La force de Joe Biden comme négociateur peut se mesurer d’une autre façon : après avoir examiné les détails de l’entente négociée par le président démocrate et son interlocuteur républicain, les démocrates de la Chambre des représentants et du Sénat ont été plus nombreux que les républicains à voter pour le projet de loi qui en a découlé.

Et les plus conservateurs parmi les républicains de la Chambre ont pesté contre Kevin McCarthy, étant convaincus qu’il s’était fait déculotter par Joe Biden.

Impopulaire Biden

Mais cette force ne peut cacher la faiblesse de Joe Biden. Ce dernier est l’un des présidents les plus impopulaires de l’histoire à ce stade-ci de son mandat, sinon le plus impopulaire, un fait qui met en péril sa réélection. Selon les sondages, les électeurs se montrent particulièrement insatisfaits de sa gestion de l’économie et de l’inflation, et ce, malgré des créations d’emplois qui continuent à dépasser les attentes et une inflation en baisse.

D’autres sondages font état d’un malaise concernant l’âge de Joe Biden, autre question qui pourrait nuire à ses chances en 2024 et qui pèse peut-être aussi sur sa cote de popularité.

En avril dernier, 70 % des adultes américains estimaient que le président démocrate devait renoncer à un second mandat, selon un baromètre de NBC News. À la question de savoir si l’âge était un facteur, 69 % ont répondu par l’affirmative.

Cette opinion n’est sans doute pas étrangère à l’image que projette Joe Biden. Il fait son âge. Et sa chute sur une scène, jeudi dernier, a permis à certains médias de relancer cette question, n’en déplaise à la Maison-Blanche et aux partisans du président.

Lugubre, l’ancien stratège républicain Karl Rove a déclaré, sur Fox News : « Il se présente contre un adversaire républicain et la table de mortalité.

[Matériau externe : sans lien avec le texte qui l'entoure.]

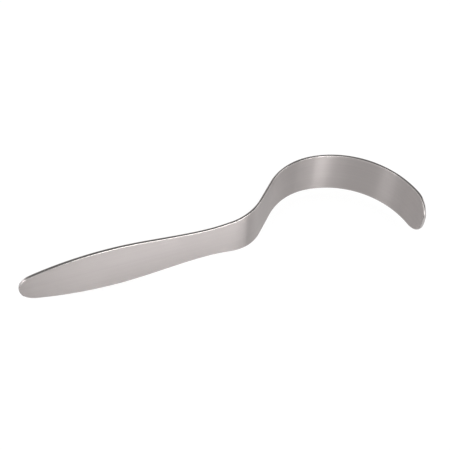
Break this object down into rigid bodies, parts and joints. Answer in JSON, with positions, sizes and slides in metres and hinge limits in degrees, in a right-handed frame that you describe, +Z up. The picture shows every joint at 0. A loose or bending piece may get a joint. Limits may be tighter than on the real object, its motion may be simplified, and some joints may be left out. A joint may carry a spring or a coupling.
{
  "type": "handheld surgical retractor",
  "caption": "Handheld surgical retractor: a flat leaf-shaped grip with a round butt, narrowing to a waist and bending into a broad curved hook blade with a round tip",
  "frame": {"origin": "under the middle of the part's box, on the surface that it stands on with its lower long edge", "axes": "+X runs along the straight grip from its butt toward the hook; +Y is the side that the hook's crown rises to; +Z runs up the width of the strip"},
  "size_m": [0.305, 0.0762, 0.0432],
  "materials": {
    "polished_steel": "satin broad faces with polished round edges"
  },
  "bodies": {
    "root": {"retractor": "polished_steel"}
  },
  "joints": []
}
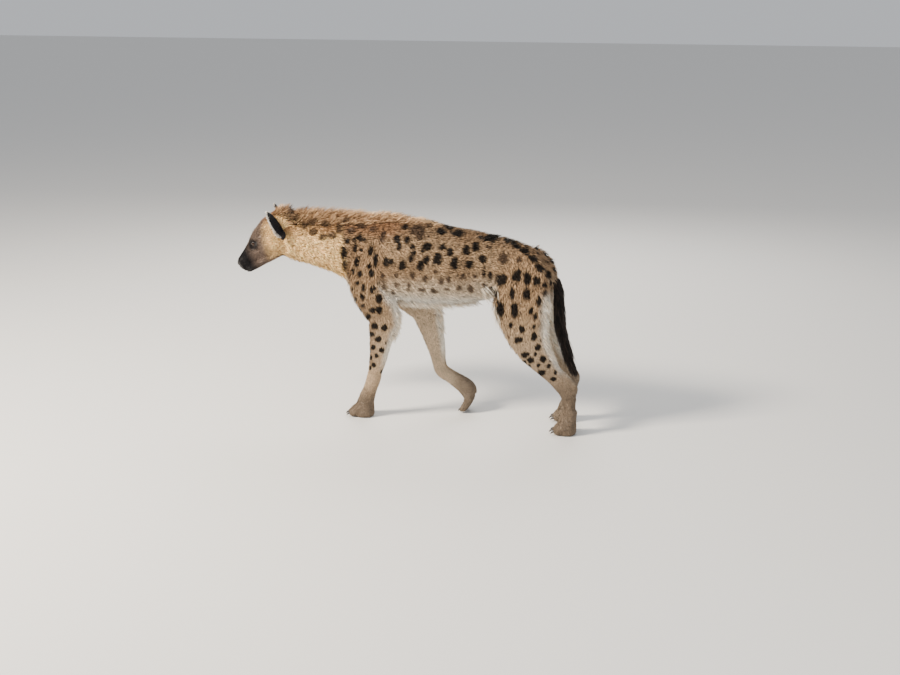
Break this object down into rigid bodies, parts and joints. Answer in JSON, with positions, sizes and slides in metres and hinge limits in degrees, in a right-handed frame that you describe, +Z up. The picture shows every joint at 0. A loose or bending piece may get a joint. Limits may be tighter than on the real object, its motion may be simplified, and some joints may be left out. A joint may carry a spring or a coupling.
{
  "type": "spotted hyena model",
  "caption": "Life-size spotted hyena walking with lowered head, crested neck and hanging dark tail brush, standing on its own feet.",
  "frame": {"origin": "on the floor under the middle of the animal's box", "axes": "+Z up, +X from the nose towards the tail, +Y towards the animal's right side"},
  "size_m": [1.3706, 0.2802, 0.8098],
  "materials": {
    "pelt": "short coarse coat",
    "mane": "longer bristly coat",
    "dark_hair": "long dark hair",
    "paw": "very short coat",
    "eye": "wet gloss"
  },
  "bodies": {
    "root": {"head": "pelt", "neck": "mane", "torso": "pelt", "tail": "dark_hair", "foreleg_left": "pelt", "foreleg_right": "pelt", "hindleg_left": "pelt", "hindleg_right": "pelt", "forepaw_left": "paw", "forepaw_right": "paw", "hindpaw_left": "paw", "hindpaw_right": "paw", "ear_left": "dark_hair", "ear_right": "dark_hair", "eye_left": "eye", "eye_right": "eye"}
  },
  "joints": []
}
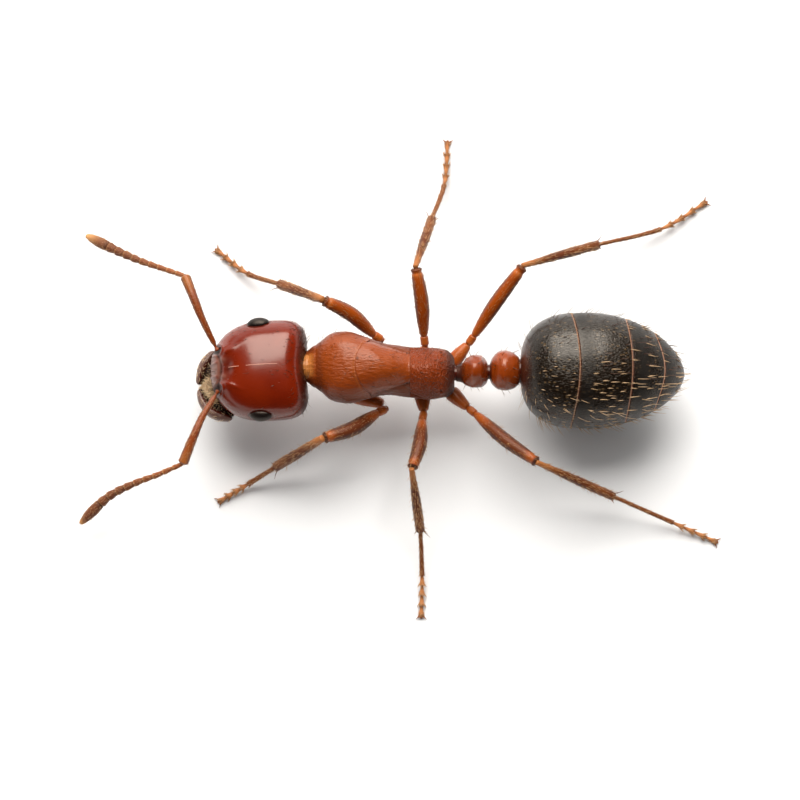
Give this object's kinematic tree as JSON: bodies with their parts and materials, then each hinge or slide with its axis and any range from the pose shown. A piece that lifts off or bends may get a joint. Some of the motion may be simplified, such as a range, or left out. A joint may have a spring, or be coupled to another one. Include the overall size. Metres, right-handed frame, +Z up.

Il est déjà plus âgé que tous les présidents, à l’exception de cinq, au moment de leur mort, et ces présidents avaient en général une retraite moyenne de plus de 20 ans au moment où ils ont quitté la Terre. »

Il y a quatre ans, Joe Biden était trop naïf, aux yeux de ses critiques. Aujourd’hui, il est trop vieux. Il est habitué à être sous-estimé. C’est peut-être aussi une force.